Lesson "What Is Separate Sampling?" under "Lesson 7: Model Assessment Using SAS Enterprise Miner" (module 3: Predictive Modeler using SAS Enterprise Miner) seems to imply that oversampling is done for efficiency reasons only, with minimal impact on the resulting model.
However, based on some tests I have done using dataset "INQ2005", the use of oversampling vs the full population can have a significant impact on the final model.
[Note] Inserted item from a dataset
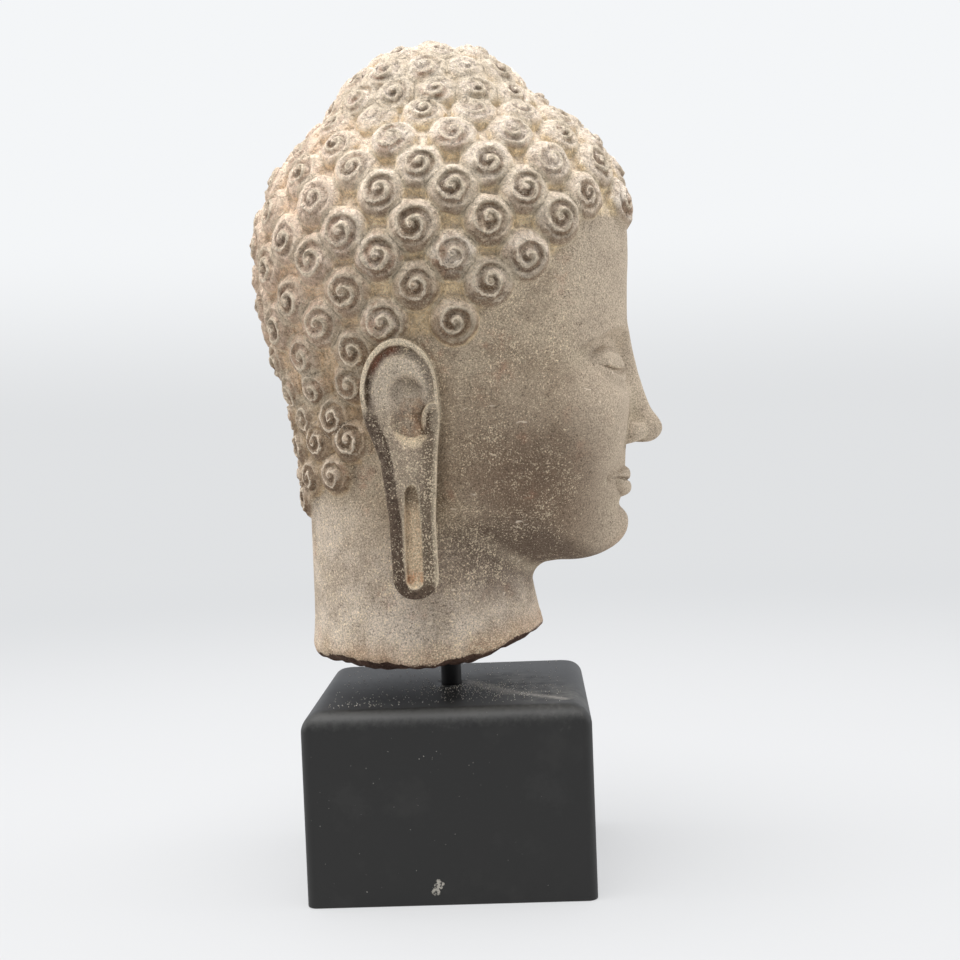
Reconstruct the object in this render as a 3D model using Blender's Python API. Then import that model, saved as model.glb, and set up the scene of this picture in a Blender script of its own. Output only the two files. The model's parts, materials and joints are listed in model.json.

In particular, the comparison of two Decision Tree models (full dataset with primary proportion = 3.15% vs oversampling with primary proportion = 50%) has shown the following results:
- Different optimal sub-trees are selected (based on Average Square Error); the model based on the full dataset results in a subtree with 26 leaves vs 16 from the model based on oversampling
- Difference in (some) splitting variables selected; this is also confirmed by differences in the list of variables reported under "Variable Important"
- More importantly, the performance (as measured by ASE) of the model based on the full sample shows a marked divergence between training and validation datasets (pointing to overfitting) compared to a more stable dynamic on the oversampled model
Overall, my taking on this is that oversampling is not just a matter of making the whole process more efficient but it leads to "better models" in the sense that, using a balanced sample (i.e. 50/50 split between primary and secondary outcome) seems to help the model to give equal importance to positive and negative cases resulting in more stable models (i.e. with less overfitting).
I would appreciate to hear other opinions on the above.
Thanks